** begin DATA LINES **

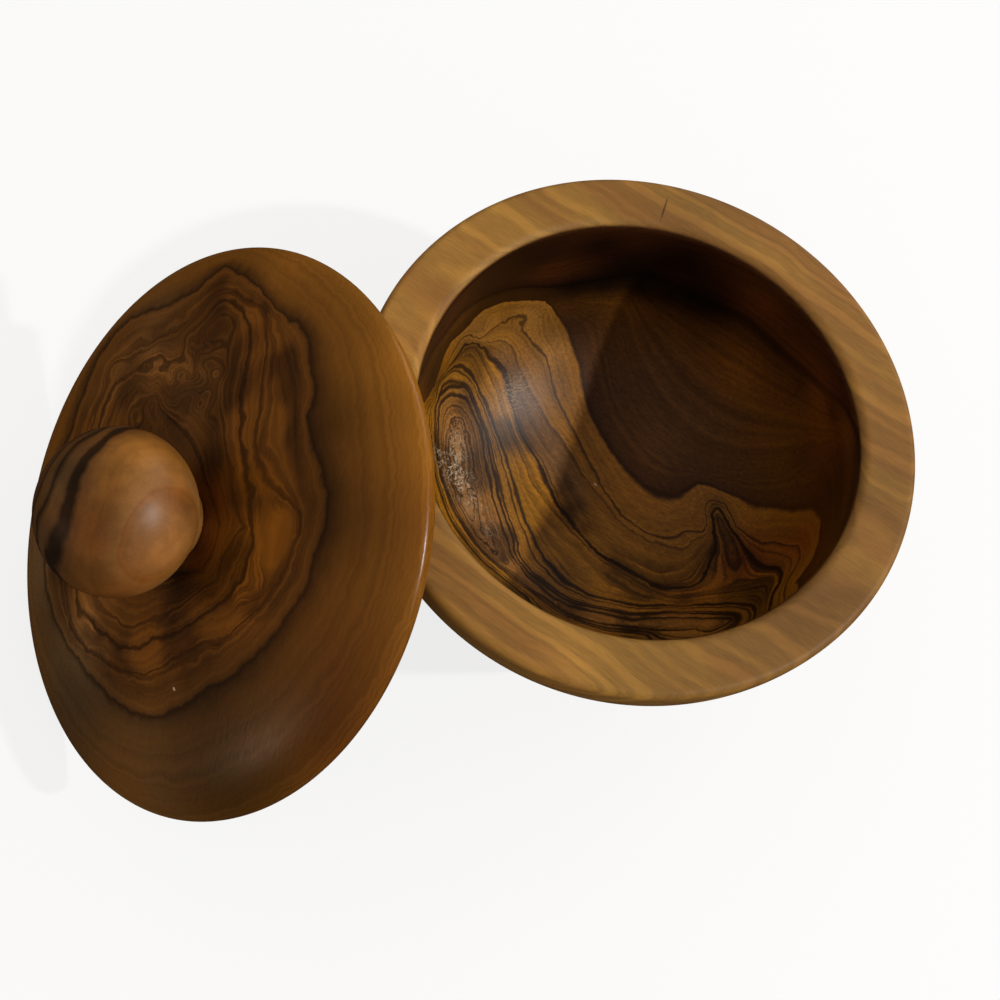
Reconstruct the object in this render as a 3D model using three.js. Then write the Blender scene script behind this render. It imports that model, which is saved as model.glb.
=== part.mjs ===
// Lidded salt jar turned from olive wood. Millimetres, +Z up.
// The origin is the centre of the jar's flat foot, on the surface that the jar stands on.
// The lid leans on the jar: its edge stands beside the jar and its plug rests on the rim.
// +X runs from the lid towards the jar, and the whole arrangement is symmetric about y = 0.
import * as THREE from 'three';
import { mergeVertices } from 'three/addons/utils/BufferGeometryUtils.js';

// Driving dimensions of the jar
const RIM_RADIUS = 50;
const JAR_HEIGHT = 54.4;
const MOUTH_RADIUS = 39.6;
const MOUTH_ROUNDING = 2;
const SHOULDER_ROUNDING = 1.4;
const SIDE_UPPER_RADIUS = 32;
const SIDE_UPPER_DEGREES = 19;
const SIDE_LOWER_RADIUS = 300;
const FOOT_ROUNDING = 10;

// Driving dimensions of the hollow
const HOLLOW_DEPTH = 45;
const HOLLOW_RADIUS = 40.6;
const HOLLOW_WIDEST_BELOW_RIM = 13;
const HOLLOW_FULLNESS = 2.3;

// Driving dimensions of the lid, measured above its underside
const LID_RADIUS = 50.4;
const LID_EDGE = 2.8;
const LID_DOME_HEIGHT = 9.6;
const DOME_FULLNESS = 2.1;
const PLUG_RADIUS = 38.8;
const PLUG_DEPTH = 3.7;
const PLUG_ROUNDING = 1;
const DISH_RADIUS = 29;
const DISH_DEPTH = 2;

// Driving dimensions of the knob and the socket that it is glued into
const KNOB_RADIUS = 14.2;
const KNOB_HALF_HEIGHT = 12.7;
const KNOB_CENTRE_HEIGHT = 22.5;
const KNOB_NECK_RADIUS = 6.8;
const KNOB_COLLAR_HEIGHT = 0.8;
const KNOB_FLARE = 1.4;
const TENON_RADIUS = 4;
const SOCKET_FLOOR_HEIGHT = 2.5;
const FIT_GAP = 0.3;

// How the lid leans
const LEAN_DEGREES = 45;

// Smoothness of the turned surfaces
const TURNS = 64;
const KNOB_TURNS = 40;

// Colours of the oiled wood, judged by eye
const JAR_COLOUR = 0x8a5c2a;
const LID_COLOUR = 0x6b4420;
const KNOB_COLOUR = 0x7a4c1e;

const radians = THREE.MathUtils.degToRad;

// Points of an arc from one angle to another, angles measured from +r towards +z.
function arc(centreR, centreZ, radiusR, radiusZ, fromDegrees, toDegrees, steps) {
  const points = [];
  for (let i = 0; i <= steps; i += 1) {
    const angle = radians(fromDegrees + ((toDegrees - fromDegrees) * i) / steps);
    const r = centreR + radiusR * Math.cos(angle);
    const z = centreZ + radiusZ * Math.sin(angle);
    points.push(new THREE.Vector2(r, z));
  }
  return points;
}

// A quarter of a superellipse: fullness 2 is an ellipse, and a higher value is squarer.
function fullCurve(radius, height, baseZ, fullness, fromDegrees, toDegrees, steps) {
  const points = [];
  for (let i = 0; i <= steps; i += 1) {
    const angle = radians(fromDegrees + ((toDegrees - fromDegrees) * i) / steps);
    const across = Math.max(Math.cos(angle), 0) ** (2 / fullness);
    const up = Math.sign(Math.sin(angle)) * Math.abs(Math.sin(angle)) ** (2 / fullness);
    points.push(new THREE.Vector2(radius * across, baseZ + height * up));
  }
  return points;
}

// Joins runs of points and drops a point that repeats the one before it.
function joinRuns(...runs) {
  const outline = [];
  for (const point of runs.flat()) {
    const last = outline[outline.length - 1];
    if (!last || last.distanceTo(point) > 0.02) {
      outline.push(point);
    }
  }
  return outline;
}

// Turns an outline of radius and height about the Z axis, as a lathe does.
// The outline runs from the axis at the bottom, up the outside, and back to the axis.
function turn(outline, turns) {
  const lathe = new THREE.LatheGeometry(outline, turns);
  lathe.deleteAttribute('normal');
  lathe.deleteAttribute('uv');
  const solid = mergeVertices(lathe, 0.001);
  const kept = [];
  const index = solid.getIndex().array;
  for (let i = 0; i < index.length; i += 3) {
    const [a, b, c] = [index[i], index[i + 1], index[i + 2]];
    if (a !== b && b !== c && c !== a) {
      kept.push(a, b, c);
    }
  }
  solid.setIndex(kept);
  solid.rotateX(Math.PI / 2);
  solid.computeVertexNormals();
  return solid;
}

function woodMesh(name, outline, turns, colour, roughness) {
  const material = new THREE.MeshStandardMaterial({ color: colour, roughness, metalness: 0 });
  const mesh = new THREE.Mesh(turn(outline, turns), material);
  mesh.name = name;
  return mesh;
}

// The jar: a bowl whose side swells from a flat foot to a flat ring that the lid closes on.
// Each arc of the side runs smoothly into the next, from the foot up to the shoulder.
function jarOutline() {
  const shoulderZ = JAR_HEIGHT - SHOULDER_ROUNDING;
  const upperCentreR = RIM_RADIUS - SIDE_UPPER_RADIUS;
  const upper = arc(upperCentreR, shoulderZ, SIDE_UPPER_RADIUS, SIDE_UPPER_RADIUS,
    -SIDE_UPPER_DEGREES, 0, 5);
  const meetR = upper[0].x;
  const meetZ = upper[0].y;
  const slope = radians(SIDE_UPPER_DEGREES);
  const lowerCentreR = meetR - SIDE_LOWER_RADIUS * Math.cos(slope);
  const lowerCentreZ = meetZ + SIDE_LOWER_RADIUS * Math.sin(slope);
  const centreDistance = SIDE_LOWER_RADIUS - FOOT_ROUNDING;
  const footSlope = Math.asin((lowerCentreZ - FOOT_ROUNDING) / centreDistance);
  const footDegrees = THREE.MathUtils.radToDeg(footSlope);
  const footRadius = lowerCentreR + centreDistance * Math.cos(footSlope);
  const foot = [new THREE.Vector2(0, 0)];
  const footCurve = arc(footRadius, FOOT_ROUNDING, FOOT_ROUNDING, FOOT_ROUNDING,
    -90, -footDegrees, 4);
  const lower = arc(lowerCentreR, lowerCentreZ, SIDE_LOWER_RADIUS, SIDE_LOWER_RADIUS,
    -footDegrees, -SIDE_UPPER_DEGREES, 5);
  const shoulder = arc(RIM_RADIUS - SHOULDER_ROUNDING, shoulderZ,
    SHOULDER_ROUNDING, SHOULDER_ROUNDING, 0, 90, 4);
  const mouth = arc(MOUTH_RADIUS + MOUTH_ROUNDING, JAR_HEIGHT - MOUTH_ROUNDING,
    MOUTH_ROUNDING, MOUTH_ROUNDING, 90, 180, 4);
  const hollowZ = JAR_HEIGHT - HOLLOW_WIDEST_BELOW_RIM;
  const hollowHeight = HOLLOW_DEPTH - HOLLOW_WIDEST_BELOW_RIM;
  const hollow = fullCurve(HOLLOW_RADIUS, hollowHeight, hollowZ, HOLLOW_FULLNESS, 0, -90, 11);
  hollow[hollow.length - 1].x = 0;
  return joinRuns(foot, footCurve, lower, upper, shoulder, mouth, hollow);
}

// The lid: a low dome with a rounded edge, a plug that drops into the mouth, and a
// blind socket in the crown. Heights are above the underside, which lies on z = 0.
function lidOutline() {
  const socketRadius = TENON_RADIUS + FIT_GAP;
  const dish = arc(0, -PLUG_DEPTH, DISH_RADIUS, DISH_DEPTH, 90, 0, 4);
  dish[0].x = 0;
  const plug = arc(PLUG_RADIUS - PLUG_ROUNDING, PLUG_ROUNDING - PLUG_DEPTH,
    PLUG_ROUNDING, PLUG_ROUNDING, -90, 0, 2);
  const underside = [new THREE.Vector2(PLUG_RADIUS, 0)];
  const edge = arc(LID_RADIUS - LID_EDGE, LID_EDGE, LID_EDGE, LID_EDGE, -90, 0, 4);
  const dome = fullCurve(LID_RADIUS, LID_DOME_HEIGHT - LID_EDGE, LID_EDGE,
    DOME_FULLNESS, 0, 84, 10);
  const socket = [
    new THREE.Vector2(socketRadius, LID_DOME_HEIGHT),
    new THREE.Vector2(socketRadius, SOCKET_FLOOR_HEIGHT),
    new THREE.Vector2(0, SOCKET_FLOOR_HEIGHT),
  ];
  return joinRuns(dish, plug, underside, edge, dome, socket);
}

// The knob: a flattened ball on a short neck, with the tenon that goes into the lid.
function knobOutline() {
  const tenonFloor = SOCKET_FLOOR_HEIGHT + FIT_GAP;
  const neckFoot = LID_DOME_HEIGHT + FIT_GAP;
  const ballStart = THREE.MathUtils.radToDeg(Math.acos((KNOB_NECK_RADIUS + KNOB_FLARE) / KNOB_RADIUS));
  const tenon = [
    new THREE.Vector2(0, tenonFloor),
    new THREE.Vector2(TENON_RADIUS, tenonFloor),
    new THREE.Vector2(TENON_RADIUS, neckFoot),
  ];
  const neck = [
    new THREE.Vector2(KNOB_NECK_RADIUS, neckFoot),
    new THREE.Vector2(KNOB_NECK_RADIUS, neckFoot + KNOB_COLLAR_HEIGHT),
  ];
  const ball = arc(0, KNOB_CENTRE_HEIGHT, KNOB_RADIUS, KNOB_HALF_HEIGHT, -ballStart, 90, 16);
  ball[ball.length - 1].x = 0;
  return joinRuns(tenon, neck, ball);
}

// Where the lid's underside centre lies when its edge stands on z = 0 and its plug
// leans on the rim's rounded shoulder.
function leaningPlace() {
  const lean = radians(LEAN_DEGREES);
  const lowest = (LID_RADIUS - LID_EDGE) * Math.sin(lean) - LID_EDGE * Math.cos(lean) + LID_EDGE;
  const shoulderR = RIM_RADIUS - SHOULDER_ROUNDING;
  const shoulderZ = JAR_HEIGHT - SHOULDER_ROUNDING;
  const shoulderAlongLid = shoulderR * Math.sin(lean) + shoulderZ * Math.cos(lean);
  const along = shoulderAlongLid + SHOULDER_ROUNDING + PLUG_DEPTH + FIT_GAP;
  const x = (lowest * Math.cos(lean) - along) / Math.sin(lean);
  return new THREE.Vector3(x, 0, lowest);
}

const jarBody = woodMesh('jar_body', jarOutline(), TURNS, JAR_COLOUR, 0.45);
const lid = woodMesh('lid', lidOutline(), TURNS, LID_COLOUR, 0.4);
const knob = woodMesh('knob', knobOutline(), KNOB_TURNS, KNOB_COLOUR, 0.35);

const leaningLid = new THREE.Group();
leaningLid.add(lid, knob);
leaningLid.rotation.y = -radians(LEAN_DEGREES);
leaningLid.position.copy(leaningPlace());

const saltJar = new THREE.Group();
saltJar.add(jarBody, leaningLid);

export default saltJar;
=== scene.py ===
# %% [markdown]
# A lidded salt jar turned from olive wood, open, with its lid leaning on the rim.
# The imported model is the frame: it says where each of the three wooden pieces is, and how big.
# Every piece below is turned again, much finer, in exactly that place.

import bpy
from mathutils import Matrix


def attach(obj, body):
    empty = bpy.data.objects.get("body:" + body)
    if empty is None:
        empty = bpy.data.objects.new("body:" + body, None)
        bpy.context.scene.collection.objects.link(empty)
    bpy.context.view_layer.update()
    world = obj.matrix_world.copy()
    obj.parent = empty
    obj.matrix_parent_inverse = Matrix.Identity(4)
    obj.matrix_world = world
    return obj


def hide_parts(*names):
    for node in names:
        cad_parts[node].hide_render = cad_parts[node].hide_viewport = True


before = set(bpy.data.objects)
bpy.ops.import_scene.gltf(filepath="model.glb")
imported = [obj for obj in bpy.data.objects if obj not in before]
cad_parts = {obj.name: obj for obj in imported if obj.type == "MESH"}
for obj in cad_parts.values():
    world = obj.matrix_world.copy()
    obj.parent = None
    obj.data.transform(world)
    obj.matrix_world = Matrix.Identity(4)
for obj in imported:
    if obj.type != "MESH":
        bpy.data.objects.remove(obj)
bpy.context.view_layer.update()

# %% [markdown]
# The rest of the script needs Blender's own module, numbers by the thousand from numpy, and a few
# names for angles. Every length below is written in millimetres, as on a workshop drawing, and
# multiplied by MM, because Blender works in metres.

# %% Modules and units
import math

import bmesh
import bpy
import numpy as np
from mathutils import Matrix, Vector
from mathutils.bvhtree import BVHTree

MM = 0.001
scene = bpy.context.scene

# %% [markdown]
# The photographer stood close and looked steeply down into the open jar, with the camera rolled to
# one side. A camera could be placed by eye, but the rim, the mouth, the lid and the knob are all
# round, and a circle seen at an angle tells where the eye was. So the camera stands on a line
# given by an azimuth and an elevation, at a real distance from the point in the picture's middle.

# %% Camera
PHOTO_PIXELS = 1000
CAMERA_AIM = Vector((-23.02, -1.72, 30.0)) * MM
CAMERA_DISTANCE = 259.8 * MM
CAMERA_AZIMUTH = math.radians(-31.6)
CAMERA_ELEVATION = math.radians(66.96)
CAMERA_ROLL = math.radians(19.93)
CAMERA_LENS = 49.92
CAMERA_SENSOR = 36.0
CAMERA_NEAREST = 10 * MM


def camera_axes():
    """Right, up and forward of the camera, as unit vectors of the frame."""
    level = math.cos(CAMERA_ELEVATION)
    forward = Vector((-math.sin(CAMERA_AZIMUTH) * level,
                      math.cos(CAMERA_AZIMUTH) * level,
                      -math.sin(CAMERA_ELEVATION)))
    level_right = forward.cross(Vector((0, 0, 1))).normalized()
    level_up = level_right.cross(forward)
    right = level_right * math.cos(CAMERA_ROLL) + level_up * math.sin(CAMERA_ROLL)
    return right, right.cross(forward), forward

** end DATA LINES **

Only the lines from the top of the data through the line that contains "const FOOT_ROUNDING = 10;" should be quoted, exactly as they stand.

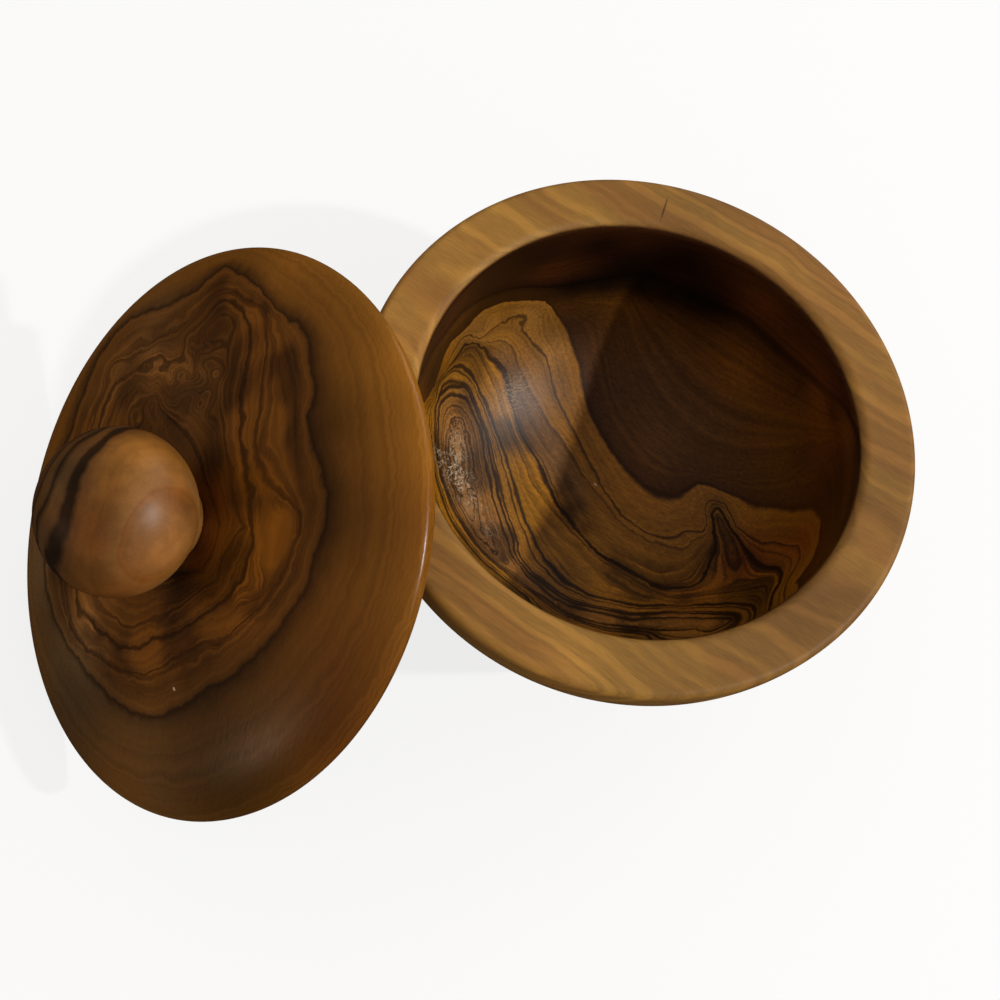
Reconstruct the object in this render as a 3D model using three.js. Then write the Blender scene script behind this render. It imports that model, which is saved as model.glb.
=== part.mjs ===
// Lidded salt jar turned from olive wood. Millimetres, +Z up.
// The origin is the centre of the jar's flat foot, on the surface that the jar stands on.
// The lid leans on the jar: its edge stands beside the jar and its plug rests on the rim.
// +X runs from the lid towards the jar, and the whole arrangement is symmetric about y = 0.
import * as THREE from 'three';
import { mergeVertices } from 'three/addons/utils/BufferGeometryUtils.js';

// Driving dimensions of the jar
const RIM_RADIUS = 50;
const JAR_HEIGHT = 54.4;
const MOUTH_RADIUS = 39.6;
const MOUTH_ROUNDING = 2;
const SHOULDER_ROUNDING = 1.4;
const SIDE_UPPER_RADIUS = 32;
const SIDE_UPPER_DEGREES = 19;
const SIDE_LOWER_RADIUS = 300;
const FOOT_ROUNDING = 10;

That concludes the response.